Workflow Integration

For video producers and content creators, Seed Audio dramatically simplifies the post-production audio workflow. Instead of visiting four different tools — a TTS tool for narration, a music generator for the score, a sound effects library, and a DAW to mix them — a single Seed Audio API call returns the complete scene. This is a major time and cost saving.

For music-first workflows — producing album tracks, creating music for sync licensing, or experimenting with AI composition — Udio is the more natural fit.
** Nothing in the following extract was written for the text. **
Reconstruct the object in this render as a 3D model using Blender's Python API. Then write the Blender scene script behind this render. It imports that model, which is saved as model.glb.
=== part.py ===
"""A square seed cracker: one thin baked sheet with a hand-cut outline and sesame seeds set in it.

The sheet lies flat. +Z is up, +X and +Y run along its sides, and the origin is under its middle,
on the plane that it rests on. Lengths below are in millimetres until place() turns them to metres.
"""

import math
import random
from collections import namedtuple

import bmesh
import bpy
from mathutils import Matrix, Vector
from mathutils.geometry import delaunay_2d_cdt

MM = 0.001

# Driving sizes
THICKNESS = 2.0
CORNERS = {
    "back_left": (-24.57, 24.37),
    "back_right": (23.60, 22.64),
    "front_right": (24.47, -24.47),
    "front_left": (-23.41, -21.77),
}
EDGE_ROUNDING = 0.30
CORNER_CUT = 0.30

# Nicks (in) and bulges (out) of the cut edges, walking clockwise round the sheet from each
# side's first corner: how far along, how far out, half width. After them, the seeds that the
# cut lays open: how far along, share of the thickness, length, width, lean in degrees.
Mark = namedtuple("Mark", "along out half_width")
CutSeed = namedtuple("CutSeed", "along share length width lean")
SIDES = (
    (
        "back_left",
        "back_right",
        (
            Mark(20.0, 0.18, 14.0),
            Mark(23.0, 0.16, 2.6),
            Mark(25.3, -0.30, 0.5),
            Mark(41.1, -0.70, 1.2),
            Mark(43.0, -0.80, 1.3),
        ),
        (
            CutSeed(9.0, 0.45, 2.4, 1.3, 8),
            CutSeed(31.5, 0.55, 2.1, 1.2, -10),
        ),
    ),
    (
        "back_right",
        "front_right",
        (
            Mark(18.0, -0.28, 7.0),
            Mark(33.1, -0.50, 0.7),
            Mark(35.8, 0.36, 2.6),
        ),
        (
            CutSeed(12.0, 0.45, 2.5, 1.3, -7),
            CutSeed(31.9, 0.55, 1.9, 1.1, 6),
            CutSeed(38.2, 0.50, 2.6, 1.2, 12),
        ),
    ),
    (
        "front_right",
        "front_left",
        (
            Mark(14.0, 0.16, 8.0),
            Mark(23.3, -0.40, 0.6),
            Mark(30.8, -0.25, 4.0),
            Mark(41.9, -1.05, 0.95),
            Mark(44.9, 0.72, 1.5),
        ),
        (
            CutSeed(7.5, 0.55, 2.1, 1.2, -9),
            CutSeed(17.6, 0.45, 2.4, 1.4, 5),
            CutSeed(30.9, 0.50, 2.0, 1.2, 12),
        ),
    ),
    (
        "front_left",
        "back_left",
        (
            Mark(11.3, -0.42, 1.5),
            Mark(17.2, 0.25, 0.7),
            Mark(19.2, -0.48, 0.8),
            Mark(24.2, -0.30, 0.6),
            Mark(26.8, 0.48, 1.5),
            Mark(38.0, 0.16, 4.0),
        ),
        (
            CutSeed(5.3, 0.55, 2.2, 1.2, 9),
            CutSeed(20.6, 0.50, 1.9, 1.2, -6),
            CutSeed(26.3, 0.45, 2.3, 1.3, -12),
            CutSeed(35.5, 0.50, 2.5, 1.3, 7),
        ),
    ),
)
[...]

It provides more granular control over musical elements and produces output that lives comfortably in a music-centric production environment.

Who Should Use Seed Audio 1.0?

Filmmakers and video producers needing complete audio scenes
App and game developers integrating audio generation via API
Podcast creators who want AI-generated multi-speaker episodes with intro music and effects
Advertising agencies producing audio spots at scale
E-learning platforms generating narrated course content with ambient music

Who Should Use Udio?

Musicians and producers who want high-fidelity AI-generated music
Content creators who need polished background music tracks
Composers and songwriters using AI for demo tracks and prototyping
Sync licensing professionals exploring AI-generated catalog music

Seed Audio vs Udio: Final Verdict

Seed Audio 1.0 wins when your project demands a complete audio production: dialogue, music, effects, and atmosphere all in one pass, at cinematic quality. It is the more powerful and versatile tool for professionals who need audio that works across an entire scene, not just a track.

Udio wins when your goal is music — specifically, high-fidelity music that sounds studio-produced. Its depth within the music domain is hard to beat, and for music-first creators, it remains one of the best AI tools available.

If budget allows, a combined workflow is ideal: use Udio to generate a reference music track, then pass that audio into Seed Audio as a reference input to ensure your full audio scene maintains stylistic consistency.